Car accident benefits – It is time to pay attention to your auto policy!

By Roger Foisy on October 7th, 2010

Car accident benefits have been slashed up to 50% and some benefits have been eliminated — how will accident victims be able to cope?

My clients almost always tell me that before their car accidents, they thought insurance was both boring and confusing. For these reasons they decide to put their insurance coverage at the bottom of their priority list.

This fall, car insurance is moving from the back burner to the front burner. Despite the confusing nature of the insurance contract itself and whether or not anyone could ever spare the time to read all of the fine print contained within an insurance policy, here is what everyone needs to pay attention to:

1. $100,000 in medical/rehabilitation accident benefits shrinks to $50,000.

The Ontario Government has slashed medical and rehabilitation benefits paid to car crash victims of “non-catastrophic” cases from $100,000 to just $50,000. It has also reduced attendant care benefits from $6,000 per month to $3,000 per month and has eliminated housekeeping and home maintenance benefits altogether.

In my experience, as a personal injury lawyer, the costs of medical and rehabilitation treatment will frequently exceed $50,000. So, where will that leave car accident victims who have not yet fully recovered? Many forget that since 2005, OHIP has not covered the costs of physiotherapy and chiropractic care. Most employment benefits plans cover an annual maximum of $500 for medical and rehabilitation treatment. Ask yourself how you would be able to cope if you were still recovering and your $50,000 medical and rehabilitation benefits were exhausted from your own auto insurer?

Of course, you will still be able to get $100,000 of coverage—it will just need to be opted for before the car accident and of course it will cost you more.

2. Carefully examine the ‘income replacement benefit’ clause of your policy.

Here’s how this clause now works for accidents which occurred on or after September 1, 2010:  if you were unable to return to work after a car accident, a standard auto policy today will pay you 70 per cent of your gross income, but only up to a maximum of $400 per week. For example, if you earned $75,000 per year, 70 per cent of your gross weekly salary would be approximately $1,009.00 per week, but your insurance policy would only pay you the maximum of $400 a week.  You are left with more than a $600 loss per week.  Even if you factored in the taxes for which you are responsible, there would still likely be a $300-$400 loss per week.

So what type of benefits does our government provide for accident victims? According to the Financial Services Commission of Ontario, the $400 weekly benefit has been in place since 1996. According to Brown Economic Assessments calculator, $400 in 1996 brought to today’s (Jan 2010) dollars amounts to $524 per week. So why has this change not been reflected in the new regulation?

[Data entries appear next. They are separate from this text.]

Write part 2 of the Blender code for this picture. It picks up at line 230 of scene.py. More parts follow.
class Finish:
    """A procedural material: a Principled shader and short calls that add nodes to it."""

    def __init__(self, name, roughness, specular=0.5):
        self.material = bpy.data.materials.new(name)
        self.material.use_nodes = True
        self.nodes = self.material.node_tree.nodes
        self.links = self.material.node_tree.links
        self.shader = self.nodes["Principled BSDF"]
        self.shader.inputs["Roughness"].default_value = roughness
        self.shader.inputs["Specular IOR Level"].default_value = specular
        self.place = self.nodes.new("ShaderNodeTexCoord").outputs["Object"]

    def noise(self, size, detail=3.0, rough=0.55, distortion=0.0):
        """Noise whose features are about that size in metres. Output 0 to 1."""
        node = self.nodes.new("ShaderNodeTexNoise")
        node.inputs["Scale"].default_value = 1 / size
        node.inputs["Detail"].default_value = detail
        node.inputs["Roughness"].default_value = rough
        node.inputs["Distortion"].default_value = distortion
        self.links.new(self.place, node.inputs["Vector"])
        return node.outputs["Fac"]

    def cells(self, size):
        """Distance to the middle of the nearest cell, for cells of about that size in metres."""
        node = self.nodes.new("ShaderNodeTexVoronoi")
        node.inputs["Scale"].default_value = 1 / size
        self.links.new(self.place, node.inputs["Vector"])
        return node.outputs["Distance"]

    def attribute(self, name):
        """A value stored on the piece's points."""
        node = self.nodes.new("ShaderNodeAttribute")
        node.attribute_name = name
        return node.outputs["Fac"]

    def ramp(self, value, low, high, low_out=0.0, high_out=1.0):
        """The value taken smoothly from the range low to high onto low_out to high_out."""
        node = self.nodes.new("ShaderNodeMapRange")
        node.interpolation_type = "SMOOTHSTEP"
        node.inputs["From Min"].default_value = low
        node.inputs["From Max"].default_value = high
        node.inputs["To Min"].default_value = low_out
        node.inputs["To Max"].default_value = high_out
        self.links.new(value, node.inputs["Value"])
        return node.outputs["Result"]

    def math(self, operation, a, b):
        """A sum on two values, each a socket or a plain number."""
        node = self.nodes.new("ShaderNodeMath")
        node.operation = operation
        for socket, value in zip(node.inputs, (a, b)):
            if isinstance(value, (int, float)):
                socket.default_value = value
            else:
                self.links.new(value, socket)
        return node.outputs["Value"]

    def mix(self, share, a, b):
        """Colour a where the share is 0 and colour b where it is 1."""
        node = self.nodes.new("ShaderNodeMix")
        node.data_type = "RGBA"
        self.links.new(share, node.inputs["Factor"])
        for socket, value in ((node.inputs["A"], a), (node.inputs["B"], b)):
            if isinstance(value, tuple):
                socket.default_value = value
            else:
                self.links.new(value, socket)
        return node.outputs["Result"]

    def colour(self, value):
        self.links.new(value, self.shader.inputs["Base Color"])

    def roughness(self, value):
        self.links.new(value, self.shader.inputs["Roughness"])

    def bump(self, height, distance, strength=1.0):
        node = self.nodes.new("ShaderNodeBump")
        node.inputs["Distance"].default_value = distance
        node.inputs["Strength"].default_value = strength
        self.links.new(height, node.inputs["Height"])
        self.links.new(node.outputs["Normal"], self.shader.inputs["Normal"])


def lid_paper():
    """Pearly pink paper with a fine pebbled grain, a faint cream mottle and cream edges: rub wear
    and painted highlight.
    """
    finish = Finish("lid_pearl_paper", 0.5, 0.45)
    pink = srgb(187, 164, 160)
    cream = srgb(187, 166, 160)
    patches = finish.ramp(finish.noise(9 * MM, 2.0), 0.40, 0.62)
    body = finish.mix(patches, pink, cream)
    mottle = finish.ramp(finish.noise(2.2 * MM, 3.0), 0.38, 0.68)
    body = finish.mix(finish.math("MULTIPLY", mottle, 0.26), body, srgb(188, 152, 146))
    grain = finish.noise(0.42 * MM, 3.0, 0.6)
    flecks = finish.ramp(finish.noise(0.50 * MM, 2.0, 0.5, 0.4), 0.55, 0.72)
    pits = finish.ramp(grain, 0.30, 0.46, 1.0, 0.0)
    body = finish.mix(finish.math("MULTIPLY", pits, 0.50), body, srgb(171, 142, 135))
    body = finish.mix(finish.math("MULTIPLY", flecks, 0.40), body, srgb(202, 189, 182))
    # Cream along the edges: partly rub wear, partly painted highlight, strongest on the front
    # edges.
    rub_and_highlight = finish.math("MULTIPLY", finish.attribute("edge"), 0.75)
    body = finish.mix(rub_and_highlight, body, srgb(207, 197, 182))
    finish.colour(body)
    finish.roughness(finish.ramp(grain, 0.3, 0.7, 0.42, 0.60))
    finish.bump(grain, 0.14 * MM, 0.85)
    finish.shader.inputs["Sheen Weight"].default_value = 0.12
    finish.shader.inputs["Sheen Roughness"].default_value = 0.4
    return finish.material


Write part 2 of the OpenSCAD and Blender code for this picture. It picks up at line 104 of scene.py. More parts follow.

The only good and bad news is that this benefit can be increased but for a minimal cost. For about $200-$250 extra a year the same person earning $75,000 would then be paid $800 – $1,000 a week if they were injured and unable to work. Over a one year period, this $200-$250 cost would provide you with an extra $20,000 -$30,000 yearly income replacement.

3. Get a magnifying glass and read your existing auto insurance policy.

Is it just coincidence that insurance policies are written in hard to read small fine print? What we do know for certain is that insurance companies are in the business of making money for their shareholders by collecting premiums. Paying out claims is no source of revenue for insurers.

So, read your policies, and call up your insurance agent or broker and ask what these clauses actual mean and how they may affect you if you become a victim of an unfortunate motor vehicle accident. The Financial Services Commission of Ontario publishes an information brochure entitled: Understanding Automobile Insurance.

The next six months will shine spotlights on insurance companies, on their direct regulators, and on the politicians who oversee both the insurance industry and the health care industry.